Our panelists expect the exchange rate to continue depreciating rapidly by international standards in the coming years, though the rate of depreciation should slow over time as inflation pulls back closer to the levels seen abroad. The gap between the official and parallel market rates—which has narrowed markedly since Milei took office—is expected to remain minimal as remaining currency controls are progressively loosened. Clarity regarding the steady-state currency regime and a public commitment not to use capital controls—which were partially reinstated in October to tame the slide in the peso—will be crucial to encouraging foreign investment and turning Argentina into a “normal” economy in outsiders’ eyes.
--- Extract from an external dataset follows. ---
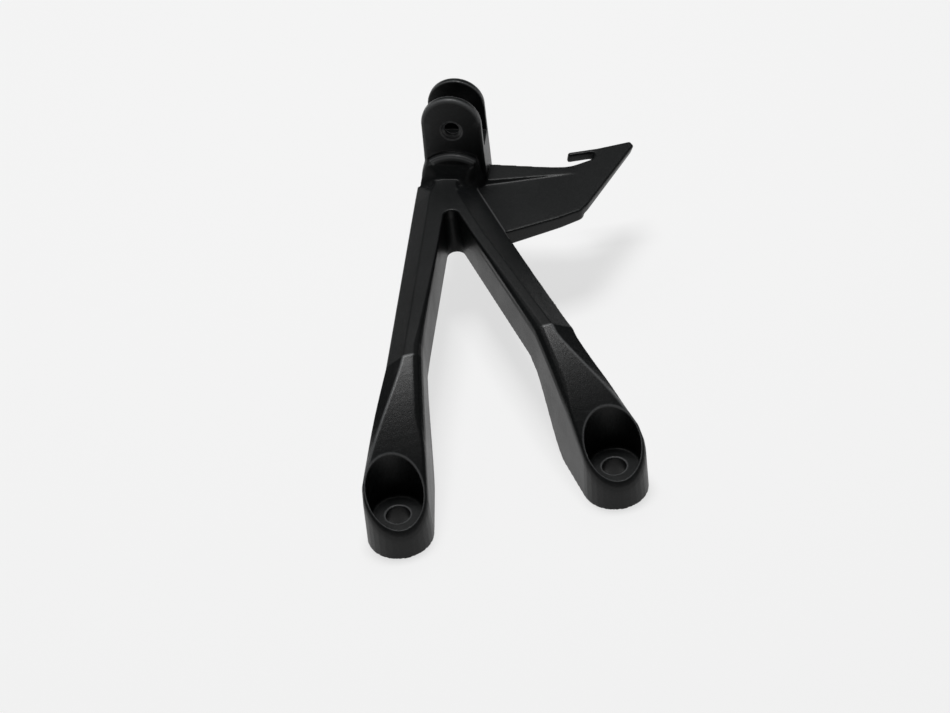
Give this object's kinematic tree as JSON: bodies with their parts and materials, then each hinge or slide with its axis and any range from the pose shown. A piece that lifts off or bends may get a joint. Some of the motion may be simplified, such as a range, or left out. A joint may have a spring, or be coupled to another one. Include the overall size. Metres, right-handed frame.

Risks abound. Chief among them is the prospect of a messy end to the current managed exchange rate regime leading to a collapse in the currency. Then there is an intensification of opposition from political and social groups; this will grow more likely if the economy doesn’t pick up and could test the sustainability of Milei’s economic reforms. Extreme weather is also an issue: Agricultural output collapsed by 24% in 2023 due to drought for instance. And, finally, a return to fiscal profligacy and inflation is on the cards if the Peronist movement wins the 2027 general elections. In short, at this stage—and given the country’s choppy past—it would still take a brave investor to go all in on Argentina’s economic future.

Insight from our analysts

EIU analysts commented on key economic drivers:

“Investment will be a major contributor to growth, owing to large investments in major projects related to mining and energy sectors under the Régimen de Incentivos para Grandes Inversiones (RIGI, an investment promotion regime). The government’s ambitious structural reform agenda, including privatisations and expanded remit of public private partnerships (PPPs), will bolster investment opportunities. Private consumption will also grow, owing partly to improved access to credit as interest rates fall, but also higher real salaries and a gradual improvement in employment. Net exports will also support growth as a weaker peso will encourage exports and weigh on the growth of imports.”

On reforms, Itaú Unibanco analysts said:

“Following the incumbent’s better-than-expected midterm results (see here), the government will likely push for greater momentum on a second phase of reforms. The “Bases” Law II, which builds on the bill approved in 2024 (see here), would include reforms to education, the labor market, natural resource exploitation, private property, and a tax framework. Importantly, President Milei recently met with most provincial governors (20 out of 24) to seek consensus on the reform agenda.”

On inflation, BBVA analysts said:

“The anti-inflation policy is on the right track, although challenges still lie ahead. Overall inflation (and even more importantly, core inflation) has accelerated since it hit its low of 1.5% in May. If the government maintains its fiscal and monetary commitment, inflation will tend to keep falling, but reducing it from these levels becomes more laborious. It will require the support of a solid monetary policy that maintains positive real interest rates (while also limiting their volatility), together with an exchange-rate policy that ensures greater strength in international reserves. This, in turn, will help make exchange-rate dynamics less vulnerable to external and/or political swings.”